Another thing, if it's relevant at all, is that for the past 4 (almost 5) years I have had no contact whatsoever with my family. They have actually tried to contact me in the past (phone calls, letters, emails, card, visits, etc.) but I never answered them or replied to them. The only actual contact I've have was about 2 weeks ago when my brother came to the fire station I work at in a tour with his class from high school. Other than that I've haven't seen them ever since. And I don't see myself forgiving them, even though we are taught to do so, but I just don't see myself doing so after they almost ruined my life completely.

Yes life has been very hard for me. After leaving my parent's house I struggled to get along. Every day was like a new test. There was points where I even thought I had had enough and just wanted to die, but something wouldn't let me... And I am thankful for that...

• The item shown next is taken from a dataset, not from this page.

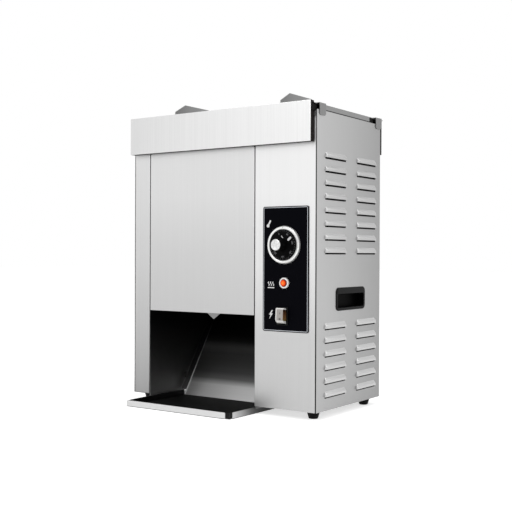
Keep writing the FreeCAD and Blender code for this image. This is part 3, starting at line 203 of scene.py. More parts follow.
def new_look(name, colour, metallic, roughness):
    look = bpy.data.materials.new(name)
    look.use_nodes = True
    shader = look.node_tree.nodes["Principled BSDF"]
    shader.inputs["Base Color"].default_value = (*colour, 1)
    shader.inputs["Metallic"].default_value = metallic
    shader.inputs["Roughness"].default_value = roughness
    return look, look.node_tree, shader


def tone_run(tree, low, high, axis, tones):
    """Grey tones spread evenly from one place to another along an axis."""
    spread = [0.0, 0.0, 0.0]
    spread["XYZ".index(axis)] = 1.0 / (high - low)
    centre = [0.0, 0.0, 0.0]
    centre["XYZ".index(axis)] = low
    place = object_place(tree, centre, spread)
    split = tree.nodes.new("ShaderNodeSeparateXYZ")
    join(tree, place, "Vector", split, "Vector")
    ramp = tree.nodes.new("ShaderNodeValToRGB")
    ramp.color_ramp.interpolation = "EASE" if len(tones) < 4 else "LINEAR"
    points = ramp.color_ramp.elements
    points[0].color = (*[tones[0]] * 3, 1)
    points[1].color = (*[tones[-1]] * 3, 1)
    for index, tone in enumerate(tones[1:-1], 1):
        point = points.new(index / (len(tones) - 1))
        point.color = (tone, tone, tone, 1)
    join(tree, split, axis, ramp, "Fac")
    return ramp


GRAIN_ALONG = 5.0
GRAIN_ACROSS = 1500.0
GRAIN_RELIEF = 0.04
GRAIN_DEPTH = 0.0002
STREAK_ALONG = 3.0
STREAK_ACROSS = 330.0
NOISE_SPAN = {"From_Min": 0.3, "From_Max": 0.7}
MIX_FIRST, MIX_SECOND, MIX_COLOUR = 6, 7, 2


def brushed_steel(name, grain, runs, roughness=0.36, rubbed=0.03, metallic=0.85, streaks=0.007):
    """Brushed sheet. grain is the axis of the lines; runs are (low, high, axis, tones)."""
    look, tree, shader = new_look(name, (0.7, 0.7, 0.7), metallic, roughness)
    stretch = [GRAIN_ALONG if axis == grain else GRAIN_ACROSS for axis in "XYZ"]
    place = object_place(tree, scale=stretch)
    lines = add_node(tree, "ShaderNodeTexNoise", Scale=1.0, Detail=3.0, Roughness=0.6)
    join(tree, place, "Vector", lines, "Vector")
    fine = add_node(tree, "ShaderNodeMapRange", **NOISE_SPAN, To_Min=1 - rubbed, To_Max=1 + rubbed)
    join(tree, lines, "Fac", fine, "Value")
    stretch = [STREAK_ALONG if axis == grain else STREAK_ACROSS for axis in "XYZ"]
    place = object_place(tree, scale=stretch)
    streak = add_node(tree, "ShaderNodeTexNoise", Scale=1.0, Detail=2.0, Roughness=0.5)
    join(tree, place, "Vector", streak, "Vector")
    broad = add_node(tree, "ShaderNodeMapRange", **NOISE_SPAN, To_Min=1 - streaks, To_Max=1 + streaks)
    join(tree, streak, "Fac", broad, "Value")
    shade = math_node(tree, "MULTIPLY", (fine, "Result"), (broad, "Result"))
    tone = None
    for run in runs:
        ramp = tone_run(tree, *run)
        if tone is None:
            tone = (ramp, "Color")
            continue
        blend = tree.nodes.new("ShaderNodeMix")
        blend.data_type = "RGBA"
        blend.blend_type = "MULTIPLY"
        blend.inputs["Factor"].default_value = 1.0
        join(tree, *tone, blend, MIX_FIRST)
        join(tree, ramp, "Color", blend, MIX_SECOND)
        tone = (blend, MIX_COLOUR)
    rub = tree.nodes.new("ShaderNodeVectorMath")
    rub.operation = "SCALE"
    join(tree, *tone, rub, 0)
    join(tree, shade, "Value", rub, "Scale")
    join(tree, rub, "Vector", shader, "Base Color")
    bump = add_node(tree, "ShaderNodeBump", Strength=GRAIN_RELIEF, Distance=GRAIN_DEPTH)
    join(tree, lines, "Fac", bump, "Height")
    join(tree, bump, "Normal", shader, "Normal")
    return look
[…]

Anyways, back to the main subject... If I ever do come visit church ever again, I'd probably do it to a ward where no one knows who I am. I just feel ashamed to return to mine and for everyone to see what has become of me.

I would recommend another ward entirely, if that's what you feel you need. Don't go more than you need.

As for your parents, it will be very hard to forgive them and I don't blame you. Heck, I do not say go out and try to repair the relationship right away. However, forgiveness is not about the other person, but about you moving on yourself and coming to terms with what has happened to you.

Best wishes to you in whatever happens. You have my support.